Set exercise: Exactly the lines between the line containing "return nodes" and the line containing "for member in", together with those two lines, are to be output.

Information provided:
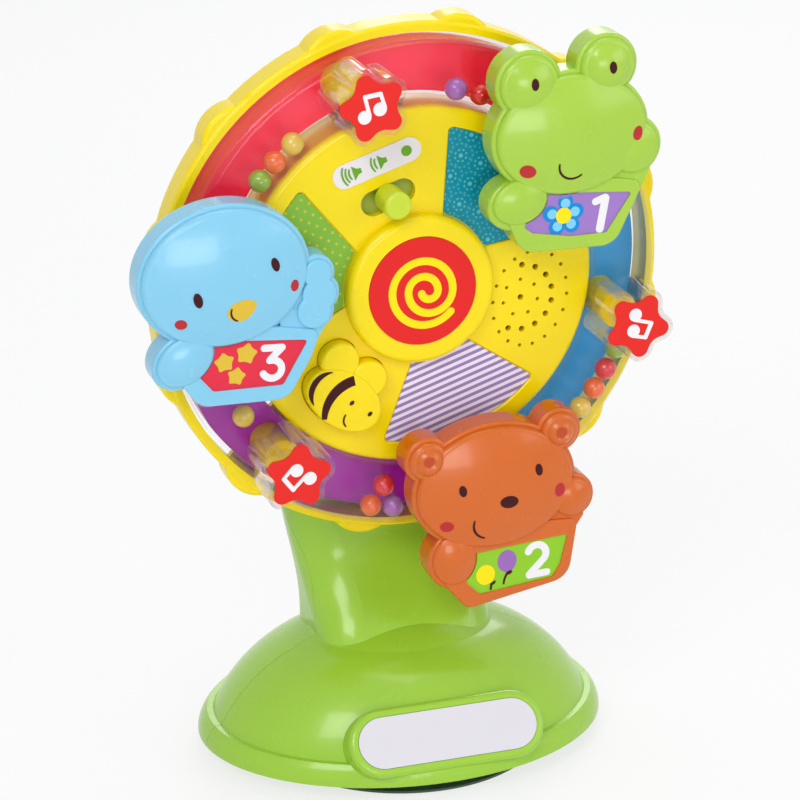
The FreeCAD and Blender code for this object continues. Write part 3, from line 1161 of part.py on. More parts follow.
def build():
    front_shell, rear_shell = stand_shells()
    nodes = {
        "stand_front_shell": front_shell,
        "stand_rear_shell": rear_shell,
        "base_plate": base_plate(),
        "suction_cup": suction_cup(),
        "cup_clamp": cup_clamp(),
        "base_screws": base_screws(),
        "stand_screws": stand_screws(),
        "label_plate": label_plate(),
        "front_bush": front_bush(),
        "rear_bush": rear_bush(),
        "thrust_washer": thrust_washer(),
    }
    wheel = {
        "wheel_rear_shell": wheel_rear_shell().multiFuse(board_pillars()).removeSplitter(),
        "wheel_face": wheel_face(),
        "tube_cover": tube_cover(),
        "tube_rear": tube_rear(),
        "tube_backing_red": tube_backing(30.0, 150.0),
        "tube_backing_blue": tube_backing(-90.0, 30.0),
        "tube_backing_purple": tube_backing(150.0, 270.0),
        "teal_panel": face_panel(ANIMAL_ANGLES["frog"]),
        "stripe_panel": face_panel(ANIMAL_ANGLES["bear"]),
        "dot_panel": face_panel(ANIMAL_ANGLES["bird"]),
        "swirl_disc": swirl_disc(),
        "switch_label": switch_label(),
        "axle": axle(),
        "axle_clip": axle_clip(),
        "star_body_top": star_body(STAR_ANGLES[0]),
        "star_body_right": star_body(STAR_ANGLES[1]),
        "star_body_left": star_body(STAR_ANGLES[2]),
        "star_stickers": Part.makeCompound([star_sticker(a) for a in STAR_ANGLES]),
        "star_screws": star_screws(),
        "animal_pins": animal_pins(),
        "volume_knob": volume_knob(),
        "slider_carrier": slider_carrier(),
        "bee_button": bee_button(),
        "bee_dome": bee_dome(),
        "circuit_board": circuit_board(),
        "spin_switch": spin_switch(),
        "speaker_driver": speaker_driver(),
        "batteries": batteries(),
        "battery_tray": battery_tray(),
        "battery_contacts": battery_contacts(),
        "battery_cover": battery_cover(),
        "battery_cover_screw": battery_cover_screw(),
        "wheel_screws": wheel_screws(),
    }
    for name, places in BEADS.items():
        wheel[name] = beads(places)
    for name, shape in wheel.items():
        nodes[name] = on_wheel(shape)
    for animal in ANIMAL_ANGLES:
        nodes[animal + "_rear_shell"] = on_pin(animal_rear(animal), animal)
        nodes[animal + "_front_shell"] = on_pin(animal_front(animal), animal)
        nodes[animal + "_sign"] = on_pin(animal_sign(animal), animal)
    return nodes


os.makedirs("parts", exist_ok=True)
for node, shape in build().items():
    solids = len(shape.Solids)
    print(node, "solids", solids, "valid", shape.isValid(), "volume", round(shape.Volume, 1))
    shape.exportStep("parts/" + node + ".step")
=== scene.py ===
"""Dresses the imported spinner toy: finishes for every moulding, prints, faces and small details."""
from __future__ import annotations

import json
import logging
import math
from dataclasses import dataclass
from enum import Enum
from typing import Any, ClassVar, Iterable, Iterator, Optional, Sequence, Union

import bmesh
import bpy
from mathutils import Matrix, Vector
from mathutils.bvhtree import BVHTree

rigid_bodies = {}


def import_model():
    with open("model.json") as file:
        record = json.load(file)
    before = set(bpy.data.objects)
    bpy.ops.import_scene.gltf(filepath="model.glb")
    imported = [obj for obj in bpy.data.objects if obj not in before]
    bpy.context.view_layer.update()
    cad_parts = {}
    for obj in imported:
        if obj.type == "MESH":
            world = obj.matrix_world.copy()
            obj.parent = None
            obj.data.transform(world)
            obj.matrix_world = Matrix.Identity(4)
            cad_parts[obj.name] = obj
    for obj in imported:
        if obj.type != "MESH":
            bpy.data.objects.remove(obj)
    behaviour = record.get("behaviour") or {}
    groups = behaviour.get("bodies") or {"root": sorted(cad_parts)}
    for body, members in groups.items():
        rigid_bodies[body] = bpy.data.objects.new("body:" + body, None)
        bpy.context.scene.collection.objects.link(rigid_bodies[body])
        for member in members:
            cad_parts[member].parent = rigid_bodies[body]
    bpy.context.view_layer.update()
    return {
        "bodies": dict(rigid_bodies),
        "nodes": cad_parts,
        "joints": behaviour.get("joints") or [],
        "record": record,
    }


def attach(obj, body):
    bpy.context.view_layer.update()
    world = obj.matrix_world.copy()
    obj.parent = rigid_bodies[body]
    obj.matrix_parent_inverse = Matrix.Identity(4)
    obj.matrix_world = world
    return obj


LOG = logging.getLogger("spinner")
MM = 0.001
Color = tuple[float, float, float]
Place = tuple[float, float]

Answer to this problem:
    return nodes


os.makedirs("parts", exist_ok=True)
for node, shape in build().items():
    solids = len(shape.Solids)
    print(node, "solids", solids, "valid", shape.isValid(), "volume", round(shape.Volume, 1))
    shape.exportStep("parts/" + node + ".step")
=== scene.py ===
"""Dresses the imported spinner toy: finishes for every moulding, prints, faces and small details."""
from __future__ import annotations

import json
import logging
import math
from dataclasses import dataclass
from enum import Enum
from typing import Any, ClassVar, Iterable, Iterator, Optional, Sequence, Union

import bmesh
import bpy
from mathutils import Matrix, Vector
from mathutils.bvhtree import BVHTree

rigid_bodies = {}


def import_model():
    with open("model.json") as file:
        record = json.load(file)
    before = set(bpy.data.objects)
    bpy.ops.import_scene.gltf(filepath="model.glb")
    imported = [obj for obj in bpy.data.objects if obj not in before]
    bpy.context.view_layer.update()
    cad_parts = {}
    for obj in imported:
        if obj.type == "MESH":
            world = obj.matrix_world.copy()
            obj.parent = None
            obj.data.transform(world)
            obj.matrix_world = Matrix.Identity(4)
            cad_parts[obj.name] = obj
    for obj in imported:
        if obj.type != "MESH":
            bpy.data.objects.remove(obj)
    behaviour = record.get("behaviour") or {}
    groups = behaviour.get("bodies") or {"root": sorted(cad_parts)}
    for body, members in groups.items():
        rigid_bodies[body] = bpy.data.objects.new("body:" + body, None)
        bpy.context.scene.collection.objects.link(rigid_bodies[body])
        for member in members:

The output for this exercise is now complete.